▶ DATASET CONTENT

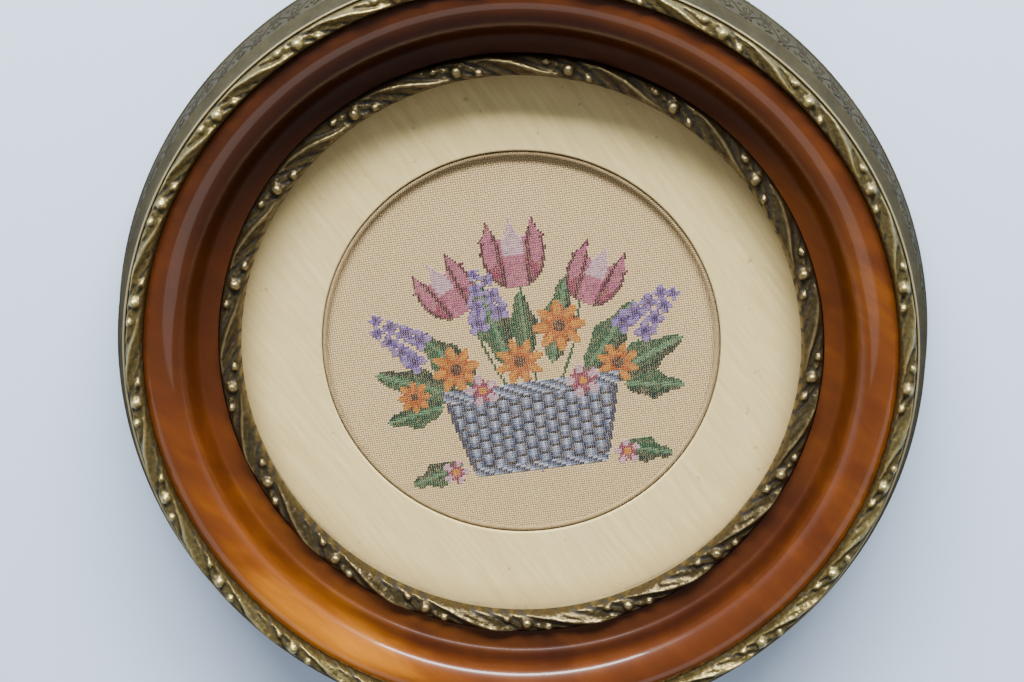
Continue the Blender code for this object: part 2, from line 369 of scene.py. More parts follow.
sideShape = {
    "steps": 240,
    "rim": (149.1 * mm, 149.9 * mm),        # inner and outer radius
    "ridge": (153.6 * mm, 26.4 * mm),
    "foot": (157.3 * mm, 5.9 * mm),
    "tones": ((77, 72, 53), (45, 42, 30)),
    # a painted highlight along the top of the rim, and how far down it reaches
    "highlightTone": (150, 138, 104), "highlightDepth": 1.1 * mm,
    "scrollCopies": 56,
    "scrollWire": 0.7 * mm,
    "scrollRise": 0.22 * mm,
    "scrollTones": ((62, 55, 34), (34, 30, 18)),
}


def plainGilt(name, tones, roughness, metallic, specular, rim=None):
    # Where rim is given, as a height and a colour, the metal above it gets that colour as a painted
    # highlight.
    gilt = Finish(name, roughness=roughness, metallic=metallic)
    gilt.shader.inputs["Specular IOR Level"].default_value = specular
    patch = gilt.noise(gilt.place(), 70.0, 4.0, 0.65)
    fine = gilt.noise(gilt.place(), 500.0, 3.0, 0.7)
    body, dark = (tone(*shade) for shade in tones)
    color = gilt.blend((patch * 0.6 + fine * 0.4 - 0.32) * 1.6, dark, body)
    if rim:
        height, highlightTone = rim
        z = gilt.axes(gilt.place())[2]
        # Painted highlight above the given height.
        wearAndHighlight = ((z - height) / (0.5 * mm)).clamped()
        color = gilt.blend(wearAndHighlight * (0.6 + patch * 0.4), color, tone(*highlightTone))
    gilt.feed("Base Color", color)
    gilt.feed("Roughness", roughness - 0.08 + patch * 0.2)
    gilt.bump(fine * 0.6 + patch * 0.4, 0.1 * mm, 0.4)
    return gilt.material


def sideProfile():
    outer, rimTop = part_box("side_band")[1][0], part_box("side_band")[1][2]
    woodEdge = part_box("wood_roll")[1][0] + gap
    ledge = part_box("outer_ornament")[0][2] - gap
    rimInner, rimOuter = sideShape["rim"]
    (ridgeR, ridgeZ), (footR, footZ) = sideShape["ridge"], sideShape["foot"]
    profile = [(woodEdge, ledge), (rimInner, ledge), (rimInner, rimTop - 0.3 * mm)]
    profile += edgePoints(((rimInner + rimOuter) / 2, rimTop - 0.4 * mm), 0.4 * mm, 160, 0, 7)
    coveFoot = (ridgeR - 0.5 * mm, ridgeZ + 0.6 * mm)
    profile += curvePoints((rimOuter, rimTop - 0.8 * mm), (rimOuter, rimTop - 4.0 * mm),
                           (ridgeR - 2.4 * mm, ridgeZ + 2.6 * mm), coveFoot, 14)
    profile += edgePoints((ridgeR - 0.30 * mm, ridgeZ), 0.3 * mm, 70, -60, 6)
    profile += [(ridgeR - 0.1 * mm, ridgeZ - 0.8 * mm), (footR - 0.1 * mm, footZ + 0.3 * mm)]
    profile += edgePoints((outer - 0.8 * mm, footZ - 1.2 * mm), 0.8 * mm, 80, 0, 6)
    # The back edge slopes in to the flat back.
    profile += [(outer, 3.0 * mm), (outer - 0.7 * mm, 1.2 * mm), (outer - 2.1 * mm, 0.0), (woodEdge, 0.0)]
    return profile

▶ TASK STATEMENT
Using the listing above, reproduce each line without omission.

▶ RESPONSE TO THE EXERCISE
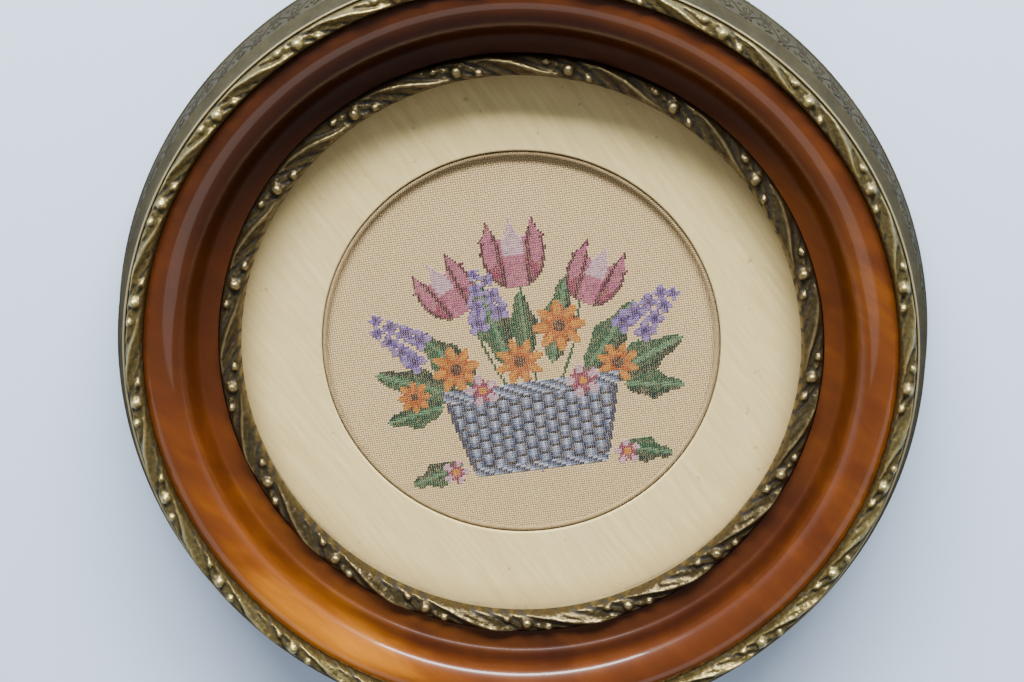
Continue the Blender code for this object: part 2, from line 369 of scene.py. More parts follow.
sideShape = {
    "steps": 240,
    "rim": (149.1 * mm, 149.9 * mm),        # inner and outer radius
    "ridge": (153.6 * mm, 26.4 * mm),
    "foot": (157.3 * mm, 5.9 * mm),
    "tones": ((77, 72, 53), (45, 42, 30)),
    # a painted highlight along the top of the rim, and how far down it reaches
    "highlightTone": (150, 138, 104), "highlightDepth": 1.1 * mm,
    "scrollCopies": 56,
    "scrollWire": 0.7 * mm,
    "scrollRise": 0.22 * mm,
    "scrollTones": ((62, 55, 34), (34, 30, 18)),
}


def plainGilt(name, tones, roughness, metallic, specular, rim=None):
    # Where rim is given, as a height and a colour, the metal above it gets that colour as a painted
    # highlight.
    gilt = Finish(name, roughness=roughness, metallic=metallic)
    gilt.shader.inputs["Specular IOR Level"].default_value = specular
    patch = gilt.noise(gilt.place(), 70.0, 4.0, 0.65)
    fine = gilt.noise(gilt.place(), 500.0, 3.0, 0.7)
    body, dark = (tone(*shade) for shade in tones)
    color = gilt.blend((patch * 0.6 + fine * 0.4 - 0.32) * 1.6, dark, body)
    if rim:
        height, highlightTone = rim
        z = gilt.axes(gilt.place())[2]
        # Painted highlight above the given height.
        wearAndHighlight = ((z - height) / (0.5 * mm)).clamped()
        color = gilt.blend(wearAndHighlight * (0.6 + patch * 0.4), color, tone(*highlightTone))
    gilt.feed("Base Color", color)
    gilt.feed("Roughness", roughness - 0.08 + patch * 0.2)
    gilt.bump(fine * 0.6 + patch * 0.4, 0.1 * mm, 0.4)
    return gilt.material


def sideProfile():
    outer, rimTop = part_box("side_band")[1][0], part_box("side_band")[1][2]
    woodEdge = part_box("wood_roll")[1][0] + gap
    ledge = part_box("outer_ornament")[0][2] - gap
    rimInner, rimOuter = sideShape["rim"]
    (ridgeR, ridgeZ), (footR, footZ) = sideShape["ridge"], sideShape["foot"]
    profile = [(woodEdge, ledge), (rimInner, ledge), (rimInner, rimTop - 0.3 * mm)]
    profile += edgePoints(((rimInner + rimOuter) / 2, rimTop - 0.4 * mm), 0.4 * mm, 160, 0, 7)
    coveFoot = (ridgeR - 0.5 * mm, ridgeZ + 0.6 * mm)
    profile += curvePoints((rimOuter, rimTop - 0.8 * mm), (rimOuter, rimTop - 4.0 * mm),
                           (ridgeR - 2.4 * mm, ridgeZ + 2.6 * mm), coveFoot, 14)
    profile += edgePoints((ridgeR - 0.30 * mm, ridgeZ), 0.3 * mm, 70, -60, 6)
    profile += [(ridgeR - 0.1 * mm, ridgeZ - 0.8 * mm), (footR - 0.1 * mm, footZ + 0.3 * mm)]
    profile += edgePoints((outer - 0.8 * mm, footZ - 1.2 * mm), 0.8 * mm, 80, 0, 6)
    # The back edge slopes in to the flat back.
    profile += [(outer, 3.0 * mm), (outer - 0.7 * mm, 1.2 * mm), (outer - 2.1 * mm, 0.0), (woodEdge, 0.0)]
    return profile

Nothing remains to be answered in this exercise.